# PROBLEM DESCRIPTION:
Could you output each line of the data that follows exactly?

[START]

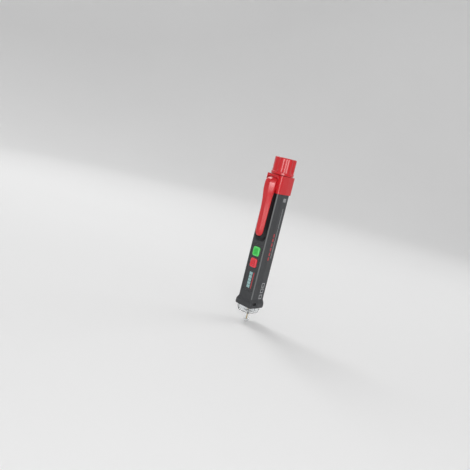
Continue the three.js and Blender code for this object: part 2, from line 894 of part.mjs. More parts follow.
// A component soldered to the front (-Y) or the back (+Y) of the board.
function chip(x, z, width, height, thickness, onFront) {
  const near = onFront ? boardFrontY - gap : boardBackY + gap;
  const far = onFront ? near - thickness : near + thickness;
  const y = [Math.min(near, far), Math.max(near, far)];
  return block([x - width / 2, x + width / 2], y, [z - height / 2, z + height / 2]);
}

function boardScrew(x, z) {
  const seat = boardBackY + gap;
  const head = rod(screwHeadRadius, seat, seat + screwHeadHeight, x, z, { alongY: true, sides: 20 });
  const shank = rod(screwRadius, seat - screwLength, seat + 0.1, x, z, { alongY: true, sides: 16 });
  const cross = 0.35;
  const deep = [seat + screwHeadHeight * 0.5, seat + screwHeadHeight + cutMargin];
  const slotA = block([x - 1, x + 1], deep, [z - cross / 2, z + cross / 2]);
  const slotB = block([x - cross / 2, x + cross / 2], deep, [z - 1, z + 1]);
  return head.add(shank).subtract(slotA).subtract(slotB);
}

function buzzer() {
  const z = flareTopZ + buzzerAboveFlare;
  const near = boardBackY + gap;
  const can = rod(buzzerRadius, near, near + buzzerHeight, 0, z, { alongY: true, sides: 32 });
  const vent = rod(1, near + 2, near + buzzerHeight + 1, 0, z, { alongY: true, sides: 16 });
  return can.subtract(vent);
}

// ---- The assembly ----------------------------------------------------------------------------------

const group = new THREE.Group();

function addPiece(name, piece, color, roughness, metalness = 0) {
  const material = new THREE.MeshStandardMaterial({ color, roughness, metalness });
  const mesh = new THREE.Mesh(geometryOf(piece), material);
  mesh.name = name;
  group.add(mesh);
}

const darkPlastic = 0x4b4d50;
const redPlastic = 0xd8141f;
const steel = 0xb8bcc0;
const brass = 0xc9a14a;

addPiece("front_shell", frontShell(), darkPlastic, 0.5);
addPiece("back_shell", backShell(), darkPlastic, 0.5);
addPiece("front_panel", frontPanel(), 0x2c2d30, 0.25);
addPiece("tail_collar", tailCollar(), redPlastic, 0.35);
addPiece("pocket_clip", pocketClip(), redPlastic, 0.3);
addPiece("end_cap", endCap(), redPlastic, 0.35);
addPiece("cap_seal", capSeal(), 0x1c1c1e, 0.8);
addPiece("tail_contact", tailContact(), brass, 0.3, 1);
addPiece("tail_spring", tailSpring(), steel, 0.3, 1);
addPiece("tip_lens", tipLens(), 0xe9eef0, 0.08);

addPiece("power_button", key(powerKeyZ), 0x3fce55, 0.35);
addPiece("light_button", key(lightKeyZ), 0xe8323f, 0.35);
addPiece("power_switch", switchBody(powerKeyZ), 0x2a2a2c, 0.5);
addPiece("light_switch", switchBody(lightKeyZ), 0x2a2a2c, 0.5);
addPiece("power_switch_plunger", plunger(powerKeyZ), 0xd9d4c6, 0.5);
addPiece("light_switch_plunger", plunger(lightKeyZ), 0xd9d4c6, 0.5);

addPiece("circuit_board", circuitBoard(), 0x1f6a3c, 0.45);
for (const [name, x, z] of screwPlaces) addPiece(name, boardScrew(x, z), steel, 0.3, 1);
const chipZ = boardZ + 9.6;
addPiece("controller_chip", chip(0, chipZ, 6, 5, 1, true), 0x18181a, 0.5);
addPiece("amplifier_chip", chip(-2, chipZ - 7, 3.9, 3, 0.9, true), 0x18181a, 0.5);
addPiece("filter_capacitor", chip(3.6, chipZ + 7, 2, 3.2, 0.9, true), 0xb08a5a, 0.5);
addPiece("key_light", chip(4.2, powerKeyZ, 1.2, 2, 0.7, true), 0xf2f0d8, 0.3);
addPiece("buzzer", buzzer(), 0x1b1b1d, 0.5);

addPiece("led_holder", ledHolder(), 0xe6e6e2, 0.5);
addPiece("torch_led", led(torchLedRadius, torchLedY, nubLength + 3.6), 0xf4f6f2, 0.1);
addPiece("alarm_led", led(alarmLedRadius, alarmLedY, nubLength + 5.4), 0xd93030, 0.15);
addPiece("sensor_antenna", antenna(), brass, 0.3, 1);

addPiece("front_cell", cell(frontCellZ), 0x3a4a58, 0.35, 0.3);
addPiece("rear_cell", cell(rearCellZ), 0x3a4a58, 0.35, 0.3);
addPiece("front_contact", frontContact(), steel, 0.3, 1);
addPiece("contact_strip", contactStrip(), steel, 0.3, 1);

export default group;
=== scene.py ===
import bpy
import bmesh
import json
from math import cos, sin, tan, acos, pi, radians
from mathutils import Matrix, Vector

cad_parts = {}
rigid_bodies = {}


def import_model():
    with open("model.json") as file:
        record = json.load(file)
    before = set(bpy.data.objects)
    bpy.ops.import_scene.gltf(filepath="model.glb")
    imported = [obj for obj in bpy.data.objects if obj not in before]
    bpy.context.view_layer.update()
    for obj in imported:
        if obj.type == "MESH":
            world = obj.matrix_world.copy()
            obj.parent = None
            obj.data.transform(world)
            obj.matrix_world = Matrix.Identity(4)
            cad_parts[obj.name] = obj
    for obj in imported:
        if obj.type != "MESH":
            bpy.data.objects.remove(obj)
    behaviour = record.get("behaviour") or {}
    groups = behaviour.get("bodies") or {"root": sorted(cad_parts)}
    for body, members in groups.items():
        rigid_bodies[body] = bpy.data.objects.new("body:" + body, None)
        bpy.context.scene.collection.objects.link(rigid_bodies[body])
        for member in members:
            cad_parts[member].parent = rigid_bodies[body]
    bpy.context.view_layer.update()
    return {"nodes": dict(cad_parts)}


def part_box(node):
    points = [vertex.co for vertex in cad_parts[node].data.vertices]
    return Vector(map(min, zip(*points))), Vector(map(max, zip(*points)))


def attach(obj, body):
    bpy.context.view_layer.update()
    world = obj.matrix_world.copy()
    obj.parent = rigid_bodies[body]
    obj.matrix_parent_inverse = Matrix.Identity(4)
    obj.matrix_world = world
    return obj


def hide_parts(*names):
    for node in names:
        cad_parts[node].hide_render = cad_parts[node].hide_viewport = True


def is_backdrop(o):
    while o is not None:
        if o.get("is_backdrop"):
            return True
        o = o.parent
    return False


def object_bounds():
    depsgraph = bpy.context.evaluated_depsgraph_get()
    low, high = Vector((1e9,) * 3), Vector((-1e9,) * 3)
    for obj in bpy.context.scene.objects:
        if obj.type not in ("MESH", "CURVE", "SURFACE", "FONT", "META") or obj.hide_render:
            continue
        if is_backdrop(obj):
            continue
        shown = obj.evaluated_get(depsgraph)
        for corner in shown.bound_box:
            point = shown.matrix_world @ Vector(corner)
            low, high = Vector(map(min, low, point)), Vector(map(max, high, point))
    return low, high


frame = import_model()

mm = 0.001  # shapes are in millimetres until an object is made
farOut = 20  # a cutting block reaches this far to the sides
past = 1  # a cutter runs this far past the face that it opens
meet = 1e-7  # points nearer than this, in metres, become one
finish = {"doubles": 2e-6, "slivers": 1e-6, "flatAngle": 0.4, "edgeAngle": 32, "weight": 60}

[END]

# SOLUTION TO THE PROBLEM:
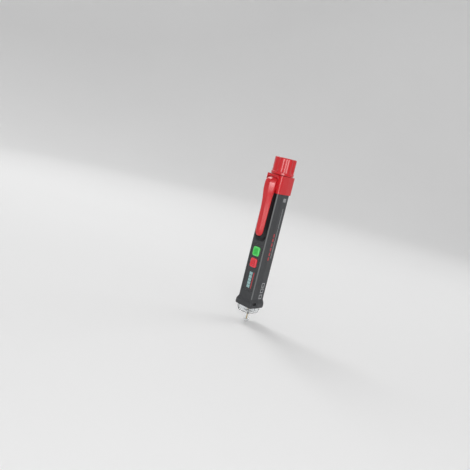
Continue the three.js and Blender code for this object: part 2, from line 894 of part.mjs. More parts follow.
// A component soldered to the front (-Y) or the back (+Y) of the board.
function chip(x, z, width, height, thickness, onFront) {
  const near = onFront ? boardFrontY - gap : boardBackY + gap;
  const far = onFront ? near - thickness : near + thickness;
  const y = [Math.min(near, far), Math.max(near, far)];
  return block([x - width / 2, x + width / 2], y, [z - height / 2, z + height / 2]);
}

function boardScrew(x, z) {
  const seat = boardBackY + gap;
  const head = rod(screwHeadRadius, seat, seat + screwHeadHeight, x, z, { alongY: true, sides: 20 });
  const shank = rod(screwRadius, seat - screwLength, seat + 0.1, x, z, { alongY: true, sides: 16 });
  const cross = 0.35;
  const deep = [seat + screwHeadHeight * 0.5, seat + screwHeadHeight + cutMargin];
  const slotA = block([x - 1, x + 1], deep, [z - cross / 2, z + cross / 2]);
  const slotB = block([x - cross / 2, x + cross / 2], deep, [z - 1, z + 1]);
  return head.add(shank).subtract(slotA).subtract(slotB);
}

function buzzer() {
  const z = flareTopZ + buzzerAboveFlare;
  const near = boardBackY + gap;
  const can = rod(buzzerRadius, near, near + buzzerHeight, 0, z, { alongY: true, sides: 32 });
  const vent = rod(1, near + 2, near + buzzerHeight + 1, 0, z, { alongY: true, sides: 16 });
  return can.subtract(vent);
}

// ---- The assembly ----------------------------------------------------------------------------------

const group = new THREE.Group();

function addPiece(name, piece, color, roughness, metalness = 0) {
  const material = new THREE.MeshStandardMaterial({ color, roughness, metalness });
  const mesh = new THREE.Mesh(geometryOf(piece), material);
  mesh.name = name;
  group.add(mesh);
}

const darkPlastic = 0x4b4d50;
const redPlastic = 0xd8141f;
const steel = 0xb8bcc0;
const brass = 0xc9a14a;

addPiece("front_shell", frontShell(), darkPlastic, 0.5);
addPiece("back_shell", backShell(), darkPlastic, 0.5);
addPiece("front_panel", frontPanel(), 0x2c2d30, 0.25);
addPiece("tail_collar", tailCollar(), redPlastic, 0.35);
addPiece("pocket_clip", pocketClip(), redPlastic, 0.3);
addPiece("end_cap", endCap(), redPlastic, 0.35);
addPiece("cap_seal", capSeal(), 0x1c1c1e, 0.8);
addPiece("tail_contact", tailContact(), brass, 0.3, 1);
addPiece("tail_spring", tailSpring(), steel, 0.3, 1);
addPiece("tip_lens", tipLens(), 0xe9eef0, 0.08);

addPiece("power_button", key(powerKeyZ), 0x3fce55, 0.35);
addPiece("light_button", key(lightKeyZ), 0xe8323f, 0.35);
addPiece("power_switch", switchBody(powerKeyZ), 0x2a2a2c, 0.5);
addPiece("light_switch", switchBody(lightKeyZ), 0x2a2a2c, 0.5);
addPiece("power_switch_plunger", plunger(powerKeyZ), 0xd9d4c6, 0.5);
addPiece("light_switch_plunger", plunger(lightKeyZ), 0xd9d4c6, 0.5);

addPiece("circuit_board", circuitBoard(), 0x1f6a3c, 0.45);
for (const [name, x, z] of screwPlaces) addPiece(name, boardScrew(x, z), steel, 0.3, 1);
const chipZ = boardZ + 9.6;
addPiece("controller_chip", chip(0, chipZ, 6, 5, 1, true), 0x18181a, 0.5);
addPiece("amplifier_chip", chip(-2, chipZ - 7, 3.9, 3, 0.9, true), 0x18181a, 0.5);
addPiece("filter_capacitor", chip(3.6, chipZ + 7, 2, 3.2, 0.9, true), 0xb08a5a, 0.5);
addPiece("key_light", chip(4.2, powerKeyZ, 1.2, 2, 0.7, true), 0xf2f0d8, 0.3);
addPiece("buzzer", buzzer(), 0x1b1b1d, 0.5);

addPiece("led_holder", ledHolder(), 0xe6e6e2, 0.5);
addPiece("torch_led", led(torchLedRadius, torchLedY, nubLength + 3.6), 0xf4f6f2, 0.1);
addPiece("alarm_led", led(alarmLedRadius, alarmLedY, nubLength + 5.4), 0xd93030, 0.15);
addPiece("sensor_antenna", antenna(), brass, 0.3, 1);

addPiece("front_cell", cell(frontCellZ), 0x3a4a58, 0.35, 0.3);
addPiece("rear_cell", cell(rearCellZ), 0x3a4a58, 0.35, 0.3);
addPiece("front_contact", frontContact(), steel, 0.3, 1);
addPiece("contact_strip", contactStrip(), steel, 0.3, 1);

export default group;
=== scene.py ===
import bpy
import bmesh
import json
from math import cos, sin, tan, acos, pi, radians
from mathutils import Matrix, Vector

cad_parts = {}
rigid_bodies = {}


def import_model():
    with open("model.json") as file:
        record = json.load(file)
    before = set(bpy.data.objects)
    bpy.ops.import_scene.gltf(filepath="model.glb")
    imported = [obj for obj in bpy.data.objects if obj not in before]
    bpy.context.view_layer.update()
    for obj in imported:
        if obj.type == "MESH":
            world = obj.matrix_world.copy()
            obj.parent = None
            obj.data.transform(world)
            obj.matrix_world = Matrix.Identity(4)
            cad_parts[obj.name] = obj
    for obj in imported:
        if obj.type != "MESH":
            bpy.data.objects.remove(obj)
    behaviour = record.get("behaviour") or {}
    groups = behaviour.get("bodies") or {"root": sorted(cad_parts)}
    for body, members in groups.items():
        rigid_bodies[body] = bpy.data.objects.new("body:" + body, None)
        bpy.context.scene.collection.objects.link(rigid_bodies[body])
        for member in members:
            cad_parts[member].parent = rigid_bodies[body]
    bpy.context.view_layer.update()
    return {"nodes": dict(cad_parts)}


def part_box(node):
    points = [vertex.co for vertex in cad_parts[node].data.vertices]
    return Vector(map(min, zip(*points))), Vector(map(max, zip(*points)))


def attach(obj, body):
    bpy.context.view_layer.update()
    world = obj.matrix_world.copy()
    obj.parent = rigid_bodies[body]
    obj.matrix_parent_inverse = Matrix.Identity(4)
    obj.matrix_world = world
    return obj


def hide_parts(*names):
    for node in names:
        cad_parts[node].hide_render = cad_parts[node].hide_viewport = True


def is_backdrop(o):
    while o is not None:
        if o.get("is_backdrop"):
            return True
        o = o.parent
    return False


def object_bounds():
    depsgraph = bpy.context.evaluated_depsgraph_get()
    low, high = Vector((1e9,) * 3), Vector((-1e9,) * 3)
    for obj in bpy.context.scene.objects:
        if obj.type not in ("MESH", "CURVE", "SURFACE", "FONT", "META") or obj.hide_render:
            continue
        if is_backdrop(obj):
            continue
        shown = obj.evaluated_get(depsgraph)
        for corner in shown.bound_box:
            point = shown.matrix_world @ Vector(corner)
            low, high = Vector(map(min, low, point)), Vector(map(max, high, point))
    return low, high


frame = import_model()

mm = 0.001  # shapes are in millimetres until an object is made
farOut = 20  # a cutting block reaches this far to the sides
past = 1  # a cutter runs this far past the face that it opens
meet = 1e-7  # points nearer than this, in metres, become one
finish = {"doubles": 2e-6, "slivers": 1e-6, "flatAngle": 0.4, "edgeAngle": 32, "weight": 60}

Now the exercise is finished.